Kaum qualifizierte Lehrlinge

Für den Chemielehrerverband und den Fachverband der Chemischen Industrie ist die NMS schon jetzt „der Bereich, der uns die größten Sorgen bereitet“, so Becker. In den NMS würden häufig Lehrer eingesetzt, die das Fach Chemie nie studiert haben. Das schmälere die Motivation. An einem Viertel der NMS haben die Schüler laut einer Umfrage des Lehrerverbands in den ganzen vier Jahren nur eine einzige Wochenstunde Chemie. „Wie soll ein Schüler da die Bedeutung von Chemie erkennen?“, fragt Becker.

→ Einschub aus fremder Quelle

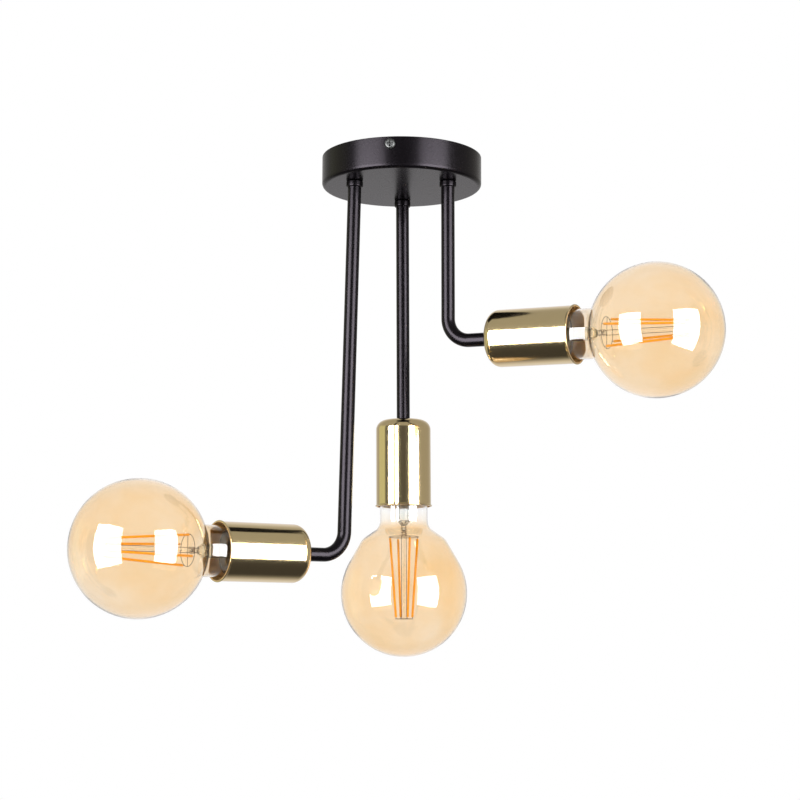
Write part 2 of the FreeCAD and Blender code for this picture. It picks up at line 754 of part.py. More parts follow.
def lead_points(kind, side):
    """The whole route of a lead from the cable's end to its terminal."""
    pole = 0 if kind == "live" else -1
    sign = 1 if (kind == "live") != (side == "right") else -1
    bottom = seat(side) + Vector(0, sign * size.lead_offset, worth(CABLE_TOP))
    rise = Vector(bottom.x, bottom.y, LEAD_RISES[kind, side])
    way = [Vector(*point) for point in LEAD_ROUTES[kind, side]]
    across, up = lead_end(kind, side)
    entry = Vector(worth(pole_places()[pole]) + across, 0, worth(SLEEVE_AXIS) + up)
    outside = entry - Vector(0, size.terminal_width / 2 + size.lead_straight, 0)
    inside = entry - Vector(0, size.terminal_width / 2 - size.lead_clamped, 0)
    return [bottom, rise, *way, outside, inside]


def make_leads(kind):
    """The three single leads of one colour."""
    solids = [round_bar(rounded_route(lead_points(kind, side)), size.lead_diameter) for side in SIDES]
    return feature_of(f"{kind}_leads", Part.makeCompound(solids))


def make_earth_lead():
    """Green and yellow lead from the ring terminal to the middle pole."""
    height = -size.strip_sheet - size.ring_sheet - size.lead_diameter / 2
    tongue_end = size.earth_place - size.ring_radius - size.ring_tongue + 2 * size.ring_sheet
    axis = worth(SLEEVE_AXIS)
    mouth = size.terminal_width / 2
    points = [
        Vector(0, tongue_end + size.earth_lead_lap, height),
        Vector(0, tongue_end - size.earth_lead_run, height),
        Vector(0, mouth + size.earth_lead_run, axis),
        Vector(0, mouth - size.lead_clamped, axis),
    ]
    return feature_of("earth_lead", round_bar(rounded_route(points), size.lead_diameter))


# ---------------------------------------------------------------- arms

def arm_path(side, top, reach):
    """Centre line of a tube in its arm frame, from a height down and out to a reach."""
    lean = f"{side}_lean"
    small = f"lean_radius * tan({lean} / 2)"
    across, height = corner(side)
    vertices = [
        ("0", top),
        ("0", f"-{LEAN_DEPTH} + {small}"),
        (f"{small} * sin({lean})", f"-{LEAN_DEPTH} - {small} * cos({lean})", "lean_radius", 1),
    ]
    angle = final_angle(side)
    if is_bent(side):
        large = "elbow_radius * tan(elbow_turn / 2)"
        vertices += [
            (f"{across} - {large} * sin({lean})", f"{height} + {large} * cos({lean})"),
            (f"{across} + {large} * sin{angle}", f"{height} - {large} * cos{angle}", "elbow_radius", 1),
        ]
    vertices.append((f"{across} + ({reach}) * sin{angle}", f"{height} - ({reach}) * cos{angle}"))
    return vertices


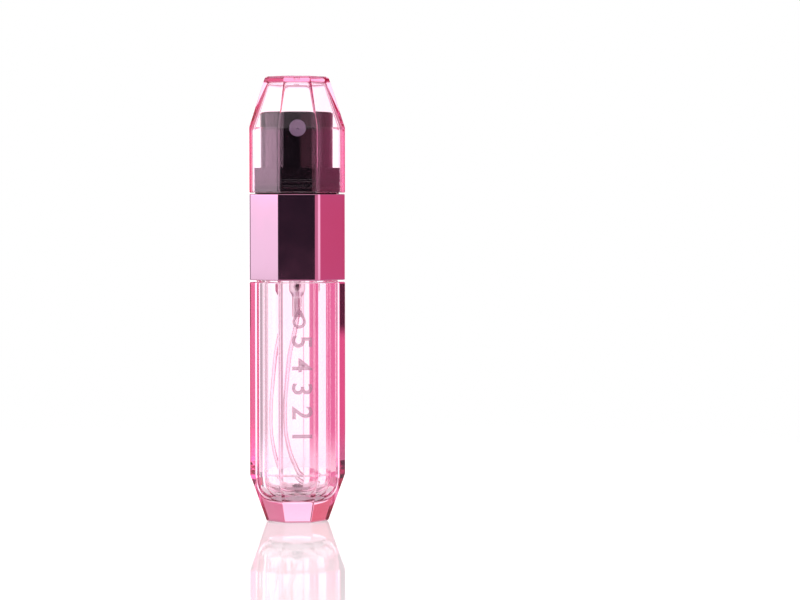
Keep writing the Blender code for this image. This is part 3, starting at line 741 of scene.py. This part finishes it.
def build_floor():
    """Pale glossy floor that melts into the surround."""
    bpy.ops.mesh.primitive_circle_add(vertices=96, radius=FLOOR_RADIUS, fill_type="NGON",
                                      location=(0, 0, -FLOOR_DROP))
    floor = bpy.context.object
    floor.name = "floor"
    material, shader = base_material("floor_white_gloss")
    shader.inputs["Base Color"].default_value = (0.52, 0.52, 0.52, 1)
    shader.inputs["Roughness"].default_value = 0.04
    shader.inputs["IOR"].default_value = 1.5
    shader.inputs["Emission Color"].default_value = (1, 1, 1, 1)
    shader.inputs["Emission Strength"].default_value = 0.40
    coords = add_node(material, "ShaderNodeTexCoord")
    distance = add_node(material, "ShaderNodeVectorMath")
    distance.operation = "LENGTH"
    fade = add_node(material, "ShaderNodeMapRange", From_Min=FLOOR_FADE, From_Max=FLOOR_RADIUS,
                    To_Min=1.0, To_Max=0.0)
    fade.interpolation_type = "SMOOTHSTEP"
    links = material.node_tree.links
    links.new(coords.outputs["Object"], distance.inputs[0])
    links.new(distance.outputs["Value"], fade.inputs["Value"])
    links.new(fade.outputs["Result"], shader.inputs["Alpha"])
    floor.data.materials.append(material)


def build_world():
    """Studio round the bottle: white to the camera, with soft boxes and dark gaps to its surfaces."""
    world = bpy.data.worlds.new("studio")
    bpy.context.scene.world = world
    world.use_nodes = True
    tree = world.node_tree
    tree.nodes.clear()
    coords = tree.nodes.new("ShaderNodeTexCoord")
    parts = tree.nodes.new("ShaderNodeSeparateXYZ")
    tree.links.new(coords.outputs["Generated"], parts.inputs[0])
    bearing = tree.nodes.new("ShaderNodeMath")
    bearing.operation = "ARCTAN2"
    tree.links.new(parts.outputs["X"], bearing.inputs[0])
    tree.links.new(parts.outputs["Y"], bearing.inputs[1])
    color = ramp_of(tree, bearing.outputs[0], GROUND)
    for start, end, stops in LAYERS:
        blend = tree.nodes.new("ShaderNodeMapRange")
        blend.interpolation_type = "SMOOTHSTEP"
        blend.inputs["From Min"].default_value = start
        blend.inputs["From Max"].default_value = end
        tree.links.new(parts.outputs["Z"], blend.inputs["Value"])
        color = mix_colors(tree, blend.outputs["Result"], color, ramp_of(tree, bearing.outputs[0], stops))
    path = tree.nodes.new("ShaderNodeLightPath")
    white = tree.nodes.new("ShaderNodeRGB")
    white.outputs[0].default_value = (1 / BRIGHTNESS, 1 / BRIGHTNESS, 1 / BRIGHTNESS, 1)
    color = mix_colors(tree, path.outputs["Is Camera Ray"], color, white.outputs[0])
    background = tree.nodes.new("ShaderNodeBackground")
    background.inputs["Strength"].default_value = BRIGHTNESS
    tree.links.new(color, background.inputs["Color"])
    output = tree.nodes.new("ShaderNodeOutputWorld")
    tree.links.new(background.outputs["Background"], output.inputs["Surface"])


def ramp_of(tree, value, stops):
    """Colours round the full circle; stops are (bearing in degrees, colour)."""
    spread = tree.nodes.new("ShaderNodeMapRange")
    spread.inputs["From Min"].default_value = -math.pi
    spread.inputs["From Max"].default_value = math.pi
    tree.links.new(value, spread.inputs["Value"])
    ramp = tree.nodes.new("ShaderNodeValToRGB")
    elements = ramp.color_ramp.elements
    for index, (spot, color) in enumerate(stops):
        position = spot / 360 + 0.5
        element = elements[index] if index < 2 else elements.new(position)
        element.position = position
        element.color = (*(channel / BRIGHTNESS for channel in color), 1)
    tree.links.new(spread.outputs["Result"], ramp.inputs["Fac"])
    return ramp.outputs["Color"]


def mix_colors(tree, factor, first, second):
    """Blend two colours by a factor."""
    node = tree.nodes.new("ShaderNodeMix")
    node.data_type = "RGBA"
    tree.links.new(factor, node.inputs[0])
    tree.links.new(first, node.inputs[6])
    tree.links.new(second, node.inputs[7])
    return node.outputs[2]


def build_camera():
    """Camera a little left of the front, aimed right of the bottle as in a wider picture."""
    camera = bpy.data.objects.new("camera", bpy.data.cameras.new("camera"))
    bpy.context.scene.collection.objects.link(camera)
    camera.data.lens = CAMERA_LENS
    camera.data.clip_start = 0.01
    camera.data.clip_end = 20
    camera.location = (CAMERA_DISTANCE * math.sin(CAMERA_AZIMUTH),
                       -CAMERA_DISTANCE * math.cos(CAMERA_AZIMUTH), CAMERA_HEIGHT)
    camera.rotation_euler = (math.pi / 2 + CAMERA_PITCH, 0, CAMERA_AZIMUTH - CAMERA_PAN)
    bpy.context.scene.camera = camera


def set_light_paths():
    """Enough bounces for nested clear walls, and plain display of colour."""
    scene = bpy.context.scene
    scene.cycles.max_bounces = MAX_BOUNCES
    scene.cycles.transmission_bounces = MAX_BOUNCES
    scene.cycles.glossy_bounces = MAX_BOUNCES
    scene.view_settings.view_transform = "Standard"


build_shell()
build_grip_ring()
build_vial()
build_fill_valve()
build_pump_housing()
build_dip_tube()
build_band()
build_collar()
build_button()
build_nozzle()
build_cap()
build_print_scale()
build_print_drop()
dress_hidden_nodes()
build_floor()
build_world()
build_camera()
set_light_paths()
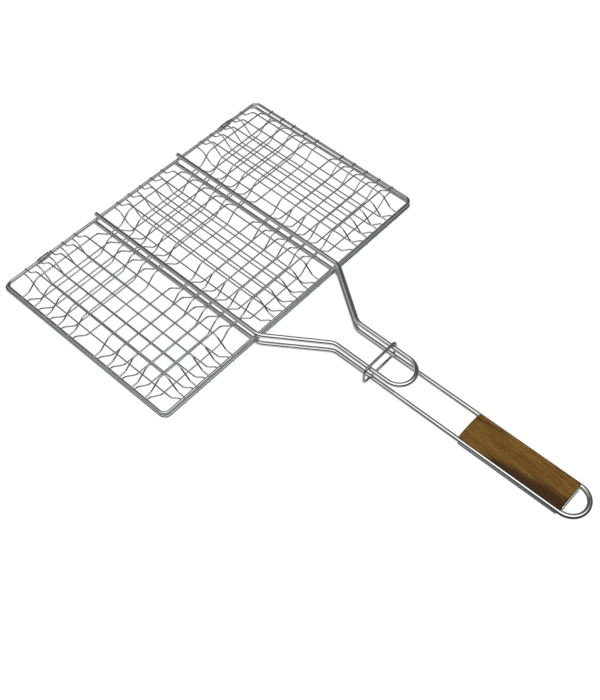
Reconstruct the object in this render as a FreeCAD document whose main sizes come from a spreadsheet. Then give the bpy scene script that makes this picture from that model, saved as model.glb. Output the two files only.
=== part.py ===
import FreeCAD, Part
import math
import os
import Sketcher

# Hinged wire grill basket.  Millimetres.  +Z up, +X along the basket's long edge, +Y from the
# handle towards the hinge.  The origin is on the ground, under the middle of the bounding box.
# Each half is built in its own frame: the centre of its rectangular border wire at the origin and
# the pocket bulging towards +Z.  The lower half is that same shape turned over about Y.

doc = FreeCAD.newDocument("GrillBasket")

SIZES = [
    ("frame_length", 337.0, "border wire, along X, centre to centre"),
    ("frame_depth", 217.0, "lower border wire, along Y, centre to centre"),
    ("upper_depth", 211.2, "upper border wire, along Y, centre to centre"),
    ("frame_wire", 3.0, "diameter of the border wires"),
    ("frame_bend", 6.0, "bend radius at the border corners, on the centreline"),
    ("hinge_set", 5.4, "upper back wire stands this far in front of the lower one"),
    ("hinge_gap", 7.4, "height from the lower back wire to the upper one"),
    ("front_gap", 4.7, "height from the lower front wire to the upper one"),
    ("mesh_wire", 1.5, "diameter of the mesh wires"),
    ("mesh_over", 0.9, "mesh wires end this far beyond the border centreline"),
    ("mesh_bend", 7.0, "bend radius of the mesh wires, on the centreline"),
    ("edge_flat", 7.0, "flat stretch of a mesh wire inside the border"),
    ("ramp_run", 12.0, "length of a ramp, seen from above"),
    ("pocket_rise", 10.0, "rise of a cross wire from the border to the pocket floor"),
    ("rod_flat", 8.0, "half the flat stretch of a cross wire under a handle rod"),
    ("cross_pitch", 16.1, "pitch of the cross wires"),
    ("cross_gap", 34.0, "wide gap between the two groups of cross wires"),
    ("side_first", 23.5, "from the border to the first long wire of a side column"),
    ("side_pitch", 14.9, "pitch of the long wires in the side columns"),
    ("middle_pitch", 15.0, "pitch of the long wires in the middle column"),
    ("rod_wire", 4.5, "diameter of the handle rods"),
    ("rod_spread", 55.0, "from the middle to a handle rod where it crosses the basket"),
    ("rod_over", 3.2, "handle rods end this far behind the back wire"),
    ("neck_start", 111.0, "bend where the rods turn inwards, from the basket centre"),
    ("neck_end", 167.3, "bend where the legs become parallel"),
    ("neck_bend", 15.0, "radius of both neck bends, on the centreline"),
    ("leg_spread", 15.75, "from the middle to a parallel leg"),
    ("upper_tip", 243.2, "far end of the upper handle, on the centreline"),
    ("lower_tip", 424.0, "far end of the hanging loop, on the centreline"),
    ("tip_bend", 15.6, "radius of both handle ends, on the centreline"),
    ("ring_wire", 2.5, "diameter of the lock ring wire"),
    ("ring_reach", 21.75, "half the length of the lock ring, on the centreline"),
    ("ring_height", 19.0, "lock ring height, centreline to centreline"),
    ("ring_play", 0.35, "the lock ring's top bar clears the upper legs by this"),
    ("ring_aside", 1.5, "the lock ring hangs this far to the left of the middle"),
    ("ring_bend", 5.0, "corner radius of the lock ring, on the centreline"),
    ("ring_place", 208.0, "from the basket centre to the lock ring"),
    ("grip_front", 305.5, "front end of the wooden grip, at its corners"),
    ("grip_length", 102.5, "length of the wooden grip, at its corners"),
    ("grip_width", 32.0, "width of the wooden grip"),
    ("grip_above", 4.0, "grip top above the leg centres"),
    ("grip_below", 4.4, "grip underside below the leg centres"),
    ("grip_groove", 2.3, "radius of the grooves that take the legs"),
    ("grip_crown", 0.7, "how far the middle of the grip's front end stands forward"),
    ("grip_round", 1.4, "rounding of the grip's long top edges"),
    ("plate_sheet", 0.8, "thickness of the plate under the grip"),
    ("plate_width", 34.0, "width of the plate under the grip"),
    ("lip_height", 7.2, "height of the plate's upturned lip"),
    ("lip_width", 27.0, "width of the plate's upturned lip"),
    ("clip_sheet", 0.8, "thickness of the hinge clips"),
    ("clip_play", 0.15, "radial play of a border wire in a hinge clip"),
    ("clip_width", 11.0, "length of a hinge clip along X"),
]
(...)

Das bereitet auch Sylvia Hofinger, der Geschäftsführerin des Fachverbands der Chemischen Industrie, Sorgen: „Das alles hat nicht nur Folgen für die Allgemeinbildung, sondern auch auf die Industrie. Schon jetzt ist es schwer, qualifizierte Lehrlinge als Chemielabortechniker oder Chemieverfahrenstechniker zu finden.“

AUF EINEN BLICK

Die neue Lehrerausbildung für den Sekundarbereich startet mit diesem Semester. Lehrer werden nicht mehr für einen Schultyp (Neue Mittelschule oder AHS), sondern für eine Altersgruppe ausgebildet. Die Ausbildung findet in einem Verbund von PH und Unis statt. Der Bachelor dauert vier Jahre, für PH-Studierende damit länger. Danach folgt ein ein- bis eineinhalbjähriger Master.